Modeling code records:
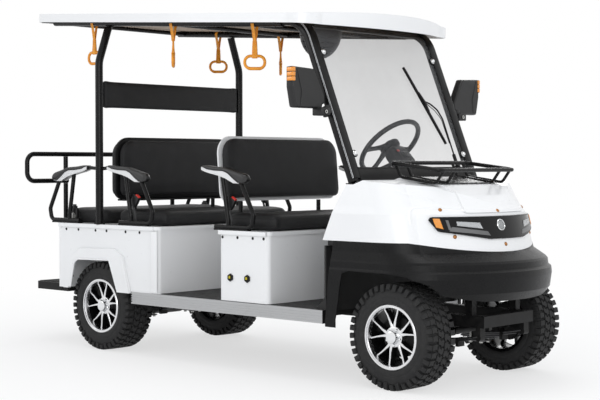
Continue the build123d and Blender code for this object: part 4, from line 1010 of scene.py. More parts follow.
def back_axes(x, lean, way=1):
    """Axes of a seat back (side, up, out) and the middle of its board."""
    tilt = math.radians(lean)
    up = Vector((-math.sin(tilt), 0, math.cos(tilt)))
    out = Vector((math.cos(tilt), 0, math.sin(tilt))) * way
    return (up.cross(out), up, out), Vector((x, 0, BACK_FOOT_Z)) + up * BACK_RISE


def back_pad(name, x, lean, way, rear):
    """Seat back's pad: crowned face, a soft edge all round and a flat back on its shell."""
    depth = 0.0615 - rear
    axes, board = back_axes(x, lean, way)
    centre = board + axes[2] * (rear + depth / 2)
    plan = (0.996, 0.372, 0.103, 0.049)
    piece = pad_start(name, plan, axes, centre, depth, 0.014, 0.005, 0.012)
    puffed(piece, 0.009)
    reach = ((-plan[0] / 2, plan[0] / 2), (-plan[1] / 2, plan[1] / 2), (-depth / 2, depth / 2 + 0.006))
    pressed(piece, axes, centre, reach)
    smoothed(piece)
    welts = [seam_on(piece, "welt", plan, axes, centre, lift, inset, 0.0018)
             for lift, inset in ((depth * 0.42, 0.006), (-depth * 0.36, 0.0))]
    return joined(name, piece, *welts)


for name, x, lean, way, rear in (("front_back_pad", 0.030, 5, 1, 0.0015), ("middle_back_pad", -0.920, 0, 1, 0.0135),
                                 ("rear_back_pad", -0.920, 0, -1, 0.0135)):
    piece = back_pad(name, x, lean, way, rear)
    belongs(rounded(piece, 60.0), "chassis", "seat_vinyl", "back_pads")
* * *
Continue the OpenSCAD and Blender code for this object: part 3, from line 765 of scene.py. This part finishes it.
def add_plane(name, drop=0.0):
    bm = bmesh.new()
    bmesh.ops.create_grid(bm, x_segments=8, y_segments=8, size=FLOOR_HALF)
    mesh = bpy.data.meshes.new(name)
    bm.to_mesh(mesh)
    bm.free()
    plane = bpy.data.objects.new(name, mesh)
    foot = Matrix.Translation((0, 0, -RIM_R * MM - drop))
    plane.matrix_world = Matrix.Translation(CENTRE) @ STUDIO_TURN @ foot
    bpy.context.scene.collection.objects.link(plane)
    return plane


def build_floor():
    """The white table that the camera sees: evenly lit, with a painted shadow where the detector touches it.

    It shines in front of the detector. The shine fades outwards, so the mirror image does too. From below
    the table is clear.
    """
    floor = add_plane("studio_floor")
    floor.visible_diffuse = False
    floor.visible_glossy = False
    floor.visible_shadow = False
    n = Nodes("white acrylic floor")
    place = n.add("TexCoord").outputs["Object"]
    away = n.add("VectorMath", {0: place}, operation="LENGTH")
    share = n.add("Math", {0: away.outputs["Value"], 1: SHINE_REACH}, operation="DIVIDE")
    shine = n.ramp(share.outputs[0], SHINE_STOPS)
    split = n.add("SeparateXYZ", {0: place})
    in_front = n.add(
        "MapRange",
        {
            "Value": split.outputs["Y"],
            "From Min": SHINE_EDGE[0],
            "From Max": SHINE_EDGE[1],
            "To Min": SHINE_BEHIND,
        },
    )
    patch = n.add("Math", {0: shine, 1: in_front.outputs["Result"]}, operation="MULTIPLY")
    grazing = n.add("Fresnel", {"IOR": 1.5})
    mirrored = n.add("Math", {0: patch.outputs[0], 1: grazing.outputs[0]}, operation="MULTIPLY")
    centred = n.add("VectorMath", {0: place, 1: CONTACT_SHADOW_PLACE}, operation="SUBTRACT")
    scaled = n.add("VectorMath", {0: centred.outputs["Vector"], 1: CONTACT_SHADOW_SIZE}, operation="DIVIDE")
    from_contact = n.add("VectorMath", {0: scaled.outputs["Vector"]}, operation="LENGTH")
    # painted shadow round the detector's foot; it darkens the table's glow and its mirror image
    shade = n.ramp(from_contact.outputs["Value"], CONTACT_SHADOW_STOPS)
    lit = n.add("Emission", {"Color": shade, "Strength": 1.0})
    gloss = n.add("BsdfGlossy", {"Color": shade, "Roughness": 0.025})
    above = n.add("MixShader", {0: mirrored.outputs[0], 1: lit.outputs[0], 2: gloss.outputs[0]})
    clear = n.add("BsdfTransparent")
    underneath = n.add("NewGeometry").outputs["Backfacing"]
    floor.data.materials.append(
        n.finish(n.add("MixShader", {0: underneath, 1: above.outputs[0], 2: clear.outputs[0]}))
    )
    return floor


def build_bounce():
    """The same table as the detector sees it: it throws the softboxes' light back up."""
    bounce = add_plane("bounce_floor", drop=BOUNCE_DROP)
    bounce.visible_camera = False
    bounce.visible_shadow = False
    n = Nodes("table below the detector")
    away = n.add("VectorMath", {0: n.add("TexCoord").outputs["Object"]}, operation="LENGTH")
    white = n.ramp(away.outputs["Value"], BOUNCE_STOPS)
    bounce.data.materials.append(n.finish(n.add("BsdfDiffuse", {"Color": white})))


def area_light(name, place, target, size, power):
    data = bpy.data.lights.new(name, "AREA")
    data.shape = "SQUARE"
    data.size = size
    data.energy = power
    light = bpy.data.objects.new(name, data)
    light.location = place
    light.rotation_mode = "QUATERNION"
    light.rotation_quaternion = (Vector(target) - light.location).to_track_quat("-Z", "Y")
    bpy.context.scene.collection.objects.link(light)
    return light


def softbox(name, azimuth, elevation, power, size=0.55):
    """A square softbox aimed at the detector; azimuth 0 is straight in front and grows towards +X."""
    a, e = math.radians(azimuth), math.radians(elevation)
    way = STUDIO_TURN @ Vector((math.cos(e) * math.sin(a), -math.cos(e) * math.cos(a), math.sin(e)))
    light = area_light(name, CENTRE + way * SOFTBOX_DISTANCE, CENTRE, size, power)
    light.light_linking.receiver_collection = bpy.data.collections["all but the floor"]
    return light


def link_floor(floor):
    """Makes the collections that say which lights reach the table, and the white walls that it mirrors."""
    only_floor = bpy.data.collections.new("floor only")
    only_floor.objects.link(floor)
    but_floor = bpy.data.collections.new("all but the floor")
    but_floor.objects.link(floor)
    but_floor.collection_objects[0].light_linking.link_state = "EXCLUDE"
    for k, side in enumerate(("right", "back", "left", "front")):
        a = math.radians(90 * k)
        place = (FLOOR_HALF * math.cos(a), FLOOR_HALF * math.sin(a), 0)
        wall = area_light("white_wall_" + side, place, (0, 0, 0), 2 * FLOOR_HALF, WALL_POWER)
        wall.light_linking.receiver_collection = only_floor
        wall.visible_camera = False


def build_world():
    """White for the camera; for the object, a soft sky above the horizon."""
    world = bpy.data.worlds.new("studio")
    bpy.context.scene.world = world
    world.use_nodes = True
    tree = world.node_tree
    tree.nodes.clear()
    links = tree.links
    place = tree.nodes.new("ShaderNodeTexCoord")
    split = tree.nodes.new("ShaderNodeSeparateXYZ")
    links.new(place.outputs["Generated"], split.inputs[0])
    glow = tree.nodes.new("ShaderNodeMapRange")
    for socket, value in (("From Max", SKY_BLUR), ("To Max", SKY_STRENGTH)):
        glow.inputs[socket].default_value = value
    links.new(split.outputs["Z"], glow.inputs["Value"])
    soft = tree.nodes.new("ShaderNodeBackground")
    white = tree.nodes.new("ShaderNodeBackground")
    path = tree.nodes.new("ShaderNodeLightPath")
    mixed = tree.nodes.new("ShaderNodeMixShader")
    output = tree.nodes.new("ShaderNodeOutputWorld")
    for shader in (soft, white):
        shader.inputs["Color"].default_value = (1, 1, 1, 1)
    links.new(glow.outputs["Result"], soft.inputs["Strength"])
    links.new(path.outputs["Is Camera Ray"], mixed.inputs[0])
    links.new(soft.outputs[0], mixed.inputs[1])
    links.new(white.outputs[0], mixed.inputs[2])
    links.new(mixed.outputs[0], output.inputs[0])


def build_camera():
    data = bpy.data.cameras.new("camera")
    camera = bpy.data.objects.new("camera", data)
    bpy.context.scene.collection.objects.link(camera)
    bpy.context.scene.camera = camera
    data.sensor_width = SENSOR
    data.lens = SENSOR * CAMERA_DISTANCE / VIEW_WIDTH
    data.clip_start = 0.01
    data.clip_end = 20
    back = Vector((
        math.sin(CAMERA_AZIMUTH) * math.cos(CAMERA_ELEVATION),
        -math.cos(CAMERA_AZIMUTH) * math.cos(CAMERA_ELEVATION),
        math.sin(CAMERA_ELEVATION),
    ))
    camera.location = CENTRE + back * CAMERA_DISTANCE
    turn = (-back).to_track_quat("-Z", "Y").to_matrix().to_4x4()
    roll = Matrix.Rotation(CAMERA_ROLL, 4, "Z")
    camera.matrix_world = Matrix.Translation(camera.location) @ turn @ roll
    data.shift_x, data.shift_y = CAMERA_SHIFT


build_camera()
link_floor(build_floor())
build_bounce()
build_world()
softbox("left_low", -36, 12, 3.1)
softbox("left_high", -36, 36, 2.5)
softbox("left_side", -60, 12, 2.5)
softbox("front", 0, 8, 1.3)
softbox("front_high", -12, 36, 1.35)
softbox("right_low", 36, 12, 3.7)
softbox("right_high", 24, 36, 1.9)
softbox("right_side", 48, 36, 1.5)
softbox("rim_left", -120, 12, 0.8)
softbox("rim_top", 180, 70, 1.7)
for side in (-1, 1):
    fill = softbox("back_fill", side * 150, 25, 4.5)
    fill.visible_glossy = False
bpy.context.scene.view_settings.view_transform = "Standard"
...
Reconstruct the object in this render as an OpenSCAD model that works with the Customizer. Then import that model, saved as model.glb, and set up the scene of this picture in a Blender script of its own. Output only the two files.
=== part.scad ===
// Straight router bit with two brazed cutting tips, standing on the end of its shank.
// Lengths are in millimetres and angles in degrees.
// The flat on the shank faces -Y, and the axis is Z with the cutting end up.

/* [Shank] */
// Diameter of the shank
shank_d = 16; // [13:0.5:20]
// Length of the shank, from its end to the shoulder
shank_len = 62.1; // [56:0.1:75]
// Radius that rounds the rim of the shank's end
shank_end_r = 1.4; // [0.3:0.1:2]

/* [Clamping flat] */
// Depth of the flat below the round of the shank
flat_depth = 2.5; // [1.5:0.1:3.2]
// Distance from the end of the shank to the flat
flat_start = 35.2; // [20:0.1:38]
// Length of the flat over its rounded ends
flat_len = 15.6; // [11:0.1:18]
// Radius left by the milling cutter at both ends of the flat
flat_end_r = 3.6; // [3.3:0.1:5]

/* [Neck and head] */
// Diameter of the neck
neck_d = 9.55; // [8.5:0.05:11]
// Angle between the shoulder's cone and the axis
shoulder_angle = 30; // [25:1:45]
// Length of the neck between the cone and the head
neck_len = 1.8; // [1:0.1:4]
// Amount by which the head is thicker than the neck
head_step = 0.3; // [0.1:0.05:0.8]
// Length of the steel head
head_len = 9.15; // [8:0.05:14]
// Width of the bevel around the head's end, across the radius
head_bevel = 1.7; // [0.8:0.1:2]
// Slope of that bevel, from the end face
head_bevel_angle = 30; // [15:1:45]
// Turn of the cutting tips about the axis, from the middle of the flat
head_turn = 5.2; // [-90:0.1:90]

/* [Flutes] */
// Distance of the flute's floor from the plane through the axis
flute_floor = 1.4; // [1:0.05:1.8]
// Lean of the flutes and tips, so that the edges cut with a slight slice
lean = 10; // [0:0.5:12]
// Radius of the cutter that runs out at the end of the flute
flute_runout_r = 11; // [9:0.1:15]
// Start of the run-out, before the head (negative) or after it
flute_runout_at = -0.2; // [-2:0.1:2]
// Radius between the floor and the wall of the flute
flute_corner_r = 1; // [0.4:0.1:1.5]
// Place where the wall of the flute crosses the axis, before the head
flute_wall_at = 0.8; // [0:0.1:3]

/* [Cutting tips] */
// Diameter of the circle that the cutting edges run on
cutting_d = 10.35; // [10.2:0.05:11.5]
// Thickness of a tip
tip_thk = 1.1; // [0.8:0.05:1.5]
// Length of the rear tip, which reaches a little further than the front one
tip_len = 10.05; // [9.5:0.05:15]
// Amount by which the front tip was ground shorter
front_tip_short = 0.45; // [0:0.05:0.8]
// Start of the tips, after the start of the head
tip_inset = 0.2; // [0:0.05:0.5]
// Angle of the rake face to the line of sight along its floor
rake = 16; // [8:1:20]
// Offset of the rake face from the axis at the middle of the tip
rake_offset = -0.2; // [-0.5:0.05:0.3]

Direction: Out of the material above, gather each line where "Blender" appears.

Output:
Continue the build123d and Blender code for this object: part 4, from line 1010 of scene.py. More parts follow.
Continue the OpenSCAD and Blender code for this object: part 3, from line 765 of scene.py. This part finishes it.
Reconstruct the object in this render as an OpenSCAD model that works with the Customizer. Then import that model, saved as model.glb, and set up the scene of this picture in a Blender script of its own. Output only the two files.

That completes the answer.